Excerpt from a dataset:
──────

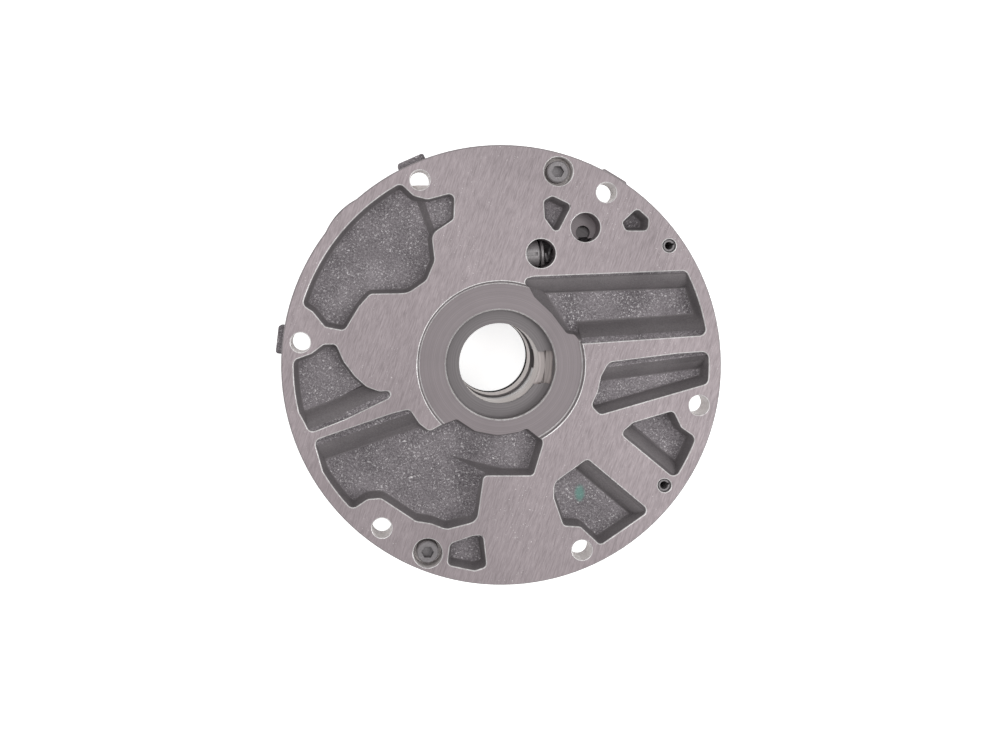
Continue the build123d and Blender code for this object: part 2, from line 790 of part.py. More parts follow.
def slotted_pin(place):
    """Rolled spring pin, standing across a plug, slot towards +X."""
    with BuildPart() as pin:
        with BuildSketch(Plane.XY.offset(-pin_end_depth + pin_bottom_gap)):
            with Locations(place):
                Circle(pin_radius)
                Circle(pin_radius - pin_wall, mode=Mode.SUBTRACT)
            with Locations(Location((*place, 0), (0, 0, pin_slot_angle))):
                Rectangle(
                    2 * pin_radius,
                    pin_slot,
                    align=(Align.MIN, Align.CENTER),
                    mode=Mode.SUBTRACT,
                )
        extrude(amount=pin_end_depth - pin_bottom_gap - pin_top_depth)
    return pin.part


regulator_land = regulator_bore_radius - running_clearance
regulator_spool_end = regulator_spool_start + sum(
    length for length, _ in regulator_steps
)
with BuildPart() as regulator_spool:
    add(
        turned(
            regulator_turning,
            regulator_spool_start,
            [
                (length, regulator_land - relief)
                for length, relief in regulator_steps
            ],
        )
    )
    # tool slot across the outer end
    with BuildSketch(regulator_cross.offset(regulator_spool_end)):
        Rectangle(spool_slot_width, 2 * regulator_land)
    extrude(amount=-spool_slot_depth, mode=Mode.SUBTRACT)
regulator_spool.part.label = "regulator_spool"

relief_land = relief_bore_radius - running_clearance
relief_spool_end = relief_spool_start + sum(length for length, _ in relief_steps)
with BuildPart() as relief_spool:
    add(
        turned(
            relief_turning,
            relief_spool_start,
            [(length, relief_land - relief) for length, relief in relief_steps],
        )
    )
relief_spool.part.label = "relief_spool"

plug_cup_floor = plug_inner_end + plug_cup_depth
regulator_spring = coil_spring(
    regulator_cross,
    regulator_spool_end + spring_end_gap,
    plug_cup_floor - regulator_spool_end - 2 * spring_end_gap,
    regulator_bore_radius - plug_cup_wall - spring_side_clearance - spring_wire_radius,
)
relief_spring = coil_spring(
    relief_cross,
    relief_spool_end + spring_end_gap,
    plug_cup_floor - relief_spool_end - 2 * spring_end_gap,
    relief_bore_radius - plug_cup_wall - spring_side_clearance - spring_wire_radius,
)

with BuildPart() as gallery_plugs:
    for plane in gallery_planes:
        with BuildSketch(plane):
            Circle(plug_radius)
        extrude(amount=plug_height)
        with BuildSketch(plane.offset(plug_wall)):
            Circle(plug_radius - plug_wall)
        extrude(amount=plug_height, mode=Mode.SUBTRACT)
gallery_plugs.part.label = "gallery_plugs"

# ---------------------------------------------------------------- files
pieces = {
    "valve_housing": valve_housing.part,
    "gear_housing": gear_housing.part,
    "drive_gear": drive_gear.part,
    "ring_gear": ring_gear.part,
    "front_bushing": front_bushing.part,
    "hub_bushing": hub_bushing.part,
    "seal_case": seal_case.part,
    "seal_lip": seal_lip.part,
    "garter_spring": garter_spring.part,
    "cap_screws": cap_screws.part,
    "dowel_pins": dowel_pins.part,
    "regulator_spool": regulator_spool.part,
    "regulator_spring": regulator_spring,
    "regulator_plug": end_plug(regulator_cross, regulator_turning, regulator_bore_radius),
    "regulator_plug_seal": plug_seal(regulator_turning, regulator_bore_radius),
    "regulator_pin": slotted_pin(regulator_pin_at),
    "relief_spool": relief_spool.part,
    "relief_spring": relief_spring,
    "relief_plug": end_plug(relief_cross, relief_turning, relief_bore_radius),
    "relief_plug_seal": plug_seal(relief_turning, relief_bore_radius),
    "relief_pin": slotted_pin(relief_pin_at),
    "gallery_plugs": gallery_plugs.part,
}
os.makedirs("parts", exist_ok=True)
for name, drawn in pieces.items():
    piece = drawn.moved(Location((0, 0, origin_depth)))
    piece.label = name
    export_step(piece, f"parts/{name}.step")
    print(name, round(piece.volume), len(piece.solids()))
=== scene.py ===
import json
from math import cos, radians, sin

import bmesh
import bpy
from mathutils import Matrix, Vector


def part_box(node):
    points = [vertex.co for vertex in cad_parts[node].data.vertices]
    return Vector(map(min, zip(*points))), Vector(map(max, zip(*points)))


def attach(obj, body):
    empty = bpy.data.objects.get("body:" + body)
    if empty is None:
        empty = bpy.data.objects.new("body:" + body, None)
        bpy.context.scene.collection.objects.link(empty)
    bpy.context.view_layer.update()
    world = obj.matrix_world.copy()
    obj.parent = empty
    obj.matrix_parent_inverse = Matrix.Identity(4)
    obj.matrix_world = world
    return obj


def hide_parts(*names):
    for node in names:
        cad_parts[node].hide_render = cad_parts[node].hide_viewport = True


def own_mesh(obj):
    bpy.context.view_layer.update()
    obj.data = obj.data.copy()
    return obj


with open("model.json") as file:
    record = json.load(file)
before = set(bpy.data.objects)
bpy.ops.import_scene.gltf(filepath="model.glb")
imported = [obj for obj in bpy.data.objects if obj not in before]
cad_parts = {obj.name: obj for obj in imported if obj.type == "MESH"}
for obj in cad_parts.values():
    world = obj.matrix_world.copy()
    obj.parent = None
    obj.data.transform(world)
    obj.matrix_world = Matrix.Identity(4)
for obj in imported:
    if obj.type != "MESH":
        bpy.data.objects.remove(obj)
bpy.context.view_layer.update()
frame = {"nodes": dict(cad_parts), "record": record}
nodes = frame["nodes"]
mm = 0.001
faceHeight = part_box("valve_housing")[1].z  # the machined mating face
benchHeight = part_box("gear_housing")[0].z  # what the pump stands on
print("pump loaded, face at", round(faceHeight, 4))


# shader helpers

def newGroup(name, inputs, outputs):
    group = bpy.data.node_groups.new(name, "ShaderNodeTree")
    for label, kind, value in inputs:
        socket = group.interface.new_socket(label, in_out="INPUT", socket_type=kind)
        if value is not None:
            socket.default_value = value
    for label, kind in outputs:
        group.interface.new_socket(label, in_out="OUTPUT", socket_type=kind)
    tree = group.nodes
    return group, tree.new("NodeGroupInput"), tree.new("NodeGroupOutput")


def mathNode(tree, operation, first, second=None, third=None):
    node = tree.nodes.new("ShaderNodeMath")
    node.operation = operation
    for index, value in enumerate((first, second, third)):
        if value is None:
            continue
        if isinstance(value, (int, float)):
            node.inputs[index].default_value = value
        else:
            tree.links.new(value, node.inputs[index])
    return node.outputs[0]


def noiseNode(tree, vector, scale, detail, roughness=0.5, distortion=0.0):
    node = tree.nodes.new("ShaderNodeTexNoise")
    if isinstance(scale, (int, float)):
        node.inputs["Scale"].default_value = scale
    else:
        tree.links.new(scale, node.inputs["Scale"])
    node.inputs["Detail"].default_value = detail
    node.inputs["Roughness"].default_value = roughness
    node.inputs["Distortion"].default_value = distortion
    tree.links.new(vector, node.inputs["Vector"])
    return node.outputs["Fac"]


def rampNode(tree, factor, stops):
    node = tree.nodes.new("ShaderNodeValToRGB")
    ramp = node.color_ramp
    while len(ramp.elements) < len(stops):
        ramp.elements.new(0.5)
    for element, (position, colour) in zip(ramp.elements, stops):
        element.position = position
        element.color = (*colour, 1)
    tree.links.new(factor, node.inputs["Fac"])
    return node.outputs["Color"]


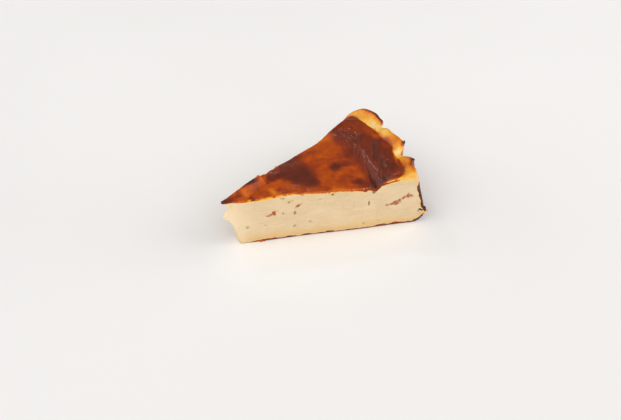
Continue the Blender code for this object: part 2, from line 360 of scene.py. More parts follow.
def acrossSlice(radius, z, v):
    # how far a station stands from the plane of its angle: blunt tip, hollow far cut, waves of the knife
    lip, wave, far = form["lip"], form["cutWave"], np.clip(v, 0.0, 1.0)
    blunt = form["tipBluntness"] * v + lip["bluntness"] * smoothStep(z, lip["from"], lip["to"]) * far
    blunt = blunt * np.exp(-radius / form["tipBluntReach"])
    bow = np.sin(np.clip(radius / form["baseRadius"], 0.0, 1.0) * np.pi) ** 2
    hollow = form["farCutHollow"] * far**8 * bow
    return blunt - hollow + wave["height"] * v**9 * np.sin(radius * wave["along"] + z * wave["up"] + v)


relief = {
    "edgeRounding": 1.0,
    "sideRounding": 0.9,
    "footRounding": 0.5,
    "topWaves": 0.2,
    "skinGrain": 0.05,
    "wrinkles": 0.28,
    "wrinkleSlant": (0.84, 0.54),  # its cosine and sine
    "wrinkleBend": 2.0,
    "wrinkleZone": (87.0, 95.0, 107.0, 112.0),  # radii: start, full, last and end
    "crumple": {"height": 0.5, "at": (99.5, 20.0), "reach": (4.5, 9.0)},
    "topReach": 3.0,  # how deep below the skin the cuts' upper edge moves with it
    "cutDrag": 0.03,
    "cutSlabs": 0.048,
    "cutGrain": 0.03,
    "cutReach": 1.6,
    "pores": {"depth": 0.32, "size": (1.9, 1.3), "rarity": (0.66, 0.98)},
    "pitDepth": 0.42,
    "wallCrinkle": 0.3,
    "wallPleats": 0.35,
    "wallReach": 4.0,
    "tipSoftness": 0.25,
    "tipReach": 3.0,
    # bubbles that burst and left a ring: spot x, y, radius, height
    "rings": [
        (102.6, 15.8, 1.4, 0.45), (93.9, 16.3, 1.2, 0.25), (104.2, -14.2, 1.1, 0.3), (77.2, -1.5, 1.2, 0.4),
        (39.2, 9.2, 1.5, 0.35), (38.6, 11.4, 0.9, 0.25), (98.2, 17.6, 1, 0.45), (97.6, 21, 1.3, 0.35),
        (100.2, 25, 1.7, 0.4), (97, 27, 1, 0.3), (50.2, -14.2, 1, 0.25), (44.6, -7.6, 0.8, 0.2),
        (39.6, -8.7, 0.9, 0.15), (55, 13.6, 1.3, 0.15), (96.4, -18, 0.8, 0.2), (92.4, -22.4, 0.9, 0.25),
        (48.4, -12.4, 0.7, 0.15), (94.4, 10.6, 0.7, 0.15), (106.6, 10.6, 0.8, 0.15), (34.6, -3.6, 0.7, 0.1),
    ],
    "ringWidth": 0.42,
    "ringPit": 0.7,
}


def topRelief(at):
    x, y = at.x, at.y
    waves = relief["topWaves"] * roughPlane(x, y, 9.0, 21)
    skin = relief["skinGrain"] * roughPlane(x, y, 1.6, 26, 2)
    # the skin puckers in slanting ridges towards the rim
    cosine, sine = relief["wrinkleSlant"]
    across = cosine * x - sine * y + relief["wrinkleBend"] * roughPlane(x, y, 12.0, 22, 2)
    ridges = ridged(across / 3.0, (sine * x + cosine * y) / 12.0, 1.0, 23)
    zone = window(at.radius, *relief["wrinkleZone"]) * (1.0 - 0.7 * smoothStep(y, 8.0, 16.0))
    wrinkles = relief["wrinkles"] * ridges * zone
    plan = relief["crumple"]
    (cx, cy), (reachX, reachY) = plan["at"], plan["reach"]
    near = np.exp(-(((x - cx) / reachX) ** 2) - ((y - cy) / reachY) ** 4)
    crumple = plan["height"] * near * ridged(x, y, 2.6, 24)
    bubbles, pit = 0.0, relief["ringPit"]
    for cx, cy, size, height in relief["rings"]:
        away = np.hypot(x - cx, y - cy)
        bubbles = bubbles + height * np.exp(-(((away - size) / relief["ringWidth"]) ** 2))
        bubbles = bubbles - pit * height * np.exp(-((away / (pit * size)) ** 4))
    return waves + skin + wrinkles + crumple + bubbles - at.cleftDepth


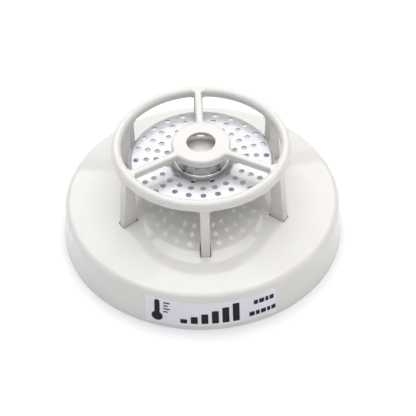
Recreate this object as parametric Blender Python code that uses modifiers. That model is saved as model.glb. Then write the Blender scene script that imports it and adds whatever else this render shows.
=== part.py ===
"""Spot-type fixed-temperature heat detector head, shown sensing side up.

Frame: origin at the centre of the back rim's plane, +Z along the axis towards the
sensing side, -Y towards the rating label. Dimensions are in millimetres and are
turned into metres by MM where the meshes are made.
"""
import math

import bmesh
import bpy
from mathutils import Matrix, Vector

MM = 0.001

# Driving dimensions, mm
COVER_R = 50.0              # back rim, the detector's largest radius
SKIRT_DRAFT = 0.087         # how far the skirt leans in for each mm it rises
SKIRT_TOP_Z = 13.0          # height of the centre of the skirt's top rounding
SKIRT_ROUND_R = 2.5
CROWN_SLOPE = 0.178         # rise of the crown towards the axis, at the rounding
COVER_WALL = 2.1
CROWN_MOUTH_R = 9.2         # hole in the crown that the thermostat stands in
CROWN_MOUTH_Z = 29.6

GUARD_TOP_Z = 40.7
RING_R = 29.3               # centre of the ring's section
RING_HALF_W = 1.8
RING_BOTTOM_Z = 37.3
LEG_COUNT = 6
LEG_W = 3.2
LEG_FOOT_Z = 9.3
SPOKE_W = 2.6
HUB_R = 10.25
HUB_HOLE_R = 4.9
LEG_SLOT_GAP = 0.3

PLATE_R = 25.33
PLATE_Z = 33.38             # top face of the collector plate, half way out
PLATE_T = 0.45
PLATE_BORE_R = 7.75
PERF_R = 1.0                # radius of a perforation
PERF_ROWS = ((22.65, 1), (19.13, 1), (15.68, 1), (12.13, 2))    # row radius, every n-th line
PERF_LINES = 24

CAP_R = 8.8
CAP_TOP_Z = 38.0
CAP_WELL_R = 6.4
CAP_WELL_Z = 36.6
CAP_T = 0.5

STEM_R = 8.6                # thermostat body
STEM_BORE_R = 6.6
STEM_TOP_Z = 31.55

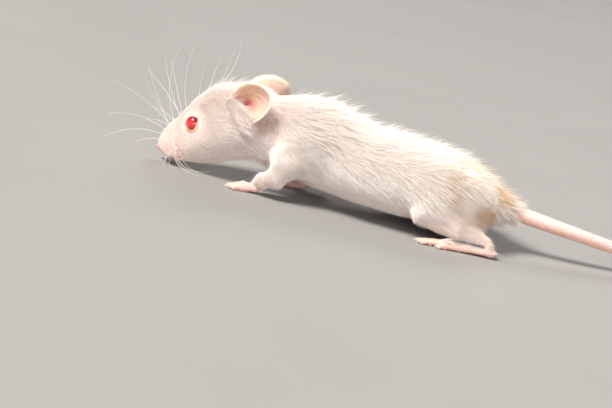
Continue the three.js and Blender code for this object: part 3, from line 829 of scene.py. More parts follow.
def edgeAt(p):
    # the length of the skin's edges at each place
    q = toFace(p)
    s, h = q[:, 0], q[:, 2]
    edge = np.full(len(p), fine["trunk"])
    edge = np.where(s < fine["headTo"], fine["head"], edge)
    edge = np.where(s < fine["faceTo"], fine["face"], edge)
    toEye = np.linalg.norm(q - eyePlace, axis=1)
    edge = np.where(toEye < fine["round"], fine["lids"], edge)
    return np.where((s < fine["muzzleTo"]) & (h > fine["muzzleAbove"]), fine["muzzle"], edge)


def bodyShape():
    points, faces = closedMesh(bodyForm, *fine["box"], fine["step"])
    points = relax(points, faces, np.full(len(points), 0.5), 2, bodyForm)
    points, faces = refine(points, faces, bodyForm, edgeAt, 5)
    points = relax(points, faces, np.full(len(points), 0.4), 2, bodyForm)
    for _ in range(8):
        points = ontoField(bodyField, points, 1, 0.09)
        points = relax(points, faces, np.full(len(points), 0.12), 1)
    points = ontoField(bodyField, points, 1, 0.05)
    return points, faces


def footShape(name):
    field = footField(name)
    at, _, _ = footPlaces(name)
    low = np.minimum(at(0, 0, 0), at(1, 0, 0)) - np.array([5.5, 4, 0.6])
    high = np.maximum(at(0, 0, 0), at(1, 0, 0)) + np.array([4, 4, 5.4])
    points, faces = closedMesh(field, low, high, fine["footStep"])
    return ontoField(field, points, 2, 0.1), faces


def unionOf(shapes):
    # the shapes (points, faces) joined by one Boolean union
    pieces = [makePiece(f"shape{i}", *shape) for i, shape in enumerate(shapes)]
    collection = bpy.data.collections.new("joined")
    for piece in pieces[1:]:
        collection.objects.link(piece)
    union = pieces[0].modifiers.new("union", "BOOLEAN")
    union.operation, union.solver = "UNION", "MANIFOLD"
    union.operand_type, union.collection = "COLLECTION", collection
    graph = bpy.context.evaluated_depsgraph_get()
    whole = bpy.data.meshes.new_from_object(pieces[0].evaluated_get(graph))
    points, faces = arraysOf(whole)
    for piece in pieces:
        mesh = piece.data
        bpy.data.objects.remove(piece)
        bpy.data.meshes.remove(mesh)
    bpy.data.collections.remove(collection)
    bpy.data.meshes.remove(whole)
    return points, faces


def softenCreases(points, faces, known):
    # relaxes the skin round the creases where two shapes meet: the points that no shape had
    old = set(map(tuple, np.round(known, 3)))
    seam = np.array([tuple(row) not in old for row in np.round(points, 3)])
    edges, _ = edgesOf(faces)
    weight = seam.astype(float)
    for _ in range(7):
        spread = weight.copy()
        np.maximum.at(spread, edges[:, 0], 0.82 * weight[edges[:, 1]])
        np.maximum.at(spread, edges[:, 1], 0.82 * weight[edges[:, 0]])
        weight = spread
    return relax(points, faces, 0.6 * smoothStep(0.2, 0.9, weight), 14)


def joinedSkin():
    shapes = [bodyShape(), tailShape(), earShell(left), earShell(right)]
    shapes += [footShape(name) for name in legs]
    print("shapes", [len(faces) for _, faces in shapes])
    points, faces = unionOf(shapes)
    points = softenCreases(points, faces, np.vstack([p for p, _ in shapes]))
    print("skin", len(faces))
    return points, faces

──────

Set exercise: Of the lines above, retype only those from the line containing "Recreate this object" through the line containing "sensing side up.", including both, exactly.

Result:
Recreate this object as parametric Blender Python code that uses modifiers. That model is saved as model.glb. Then write the Blender scene script that imports it and adds whatever else this render shows.
=== part.py ===
"""Spot-type fixed-temperature heat detector head, shown sensing side up.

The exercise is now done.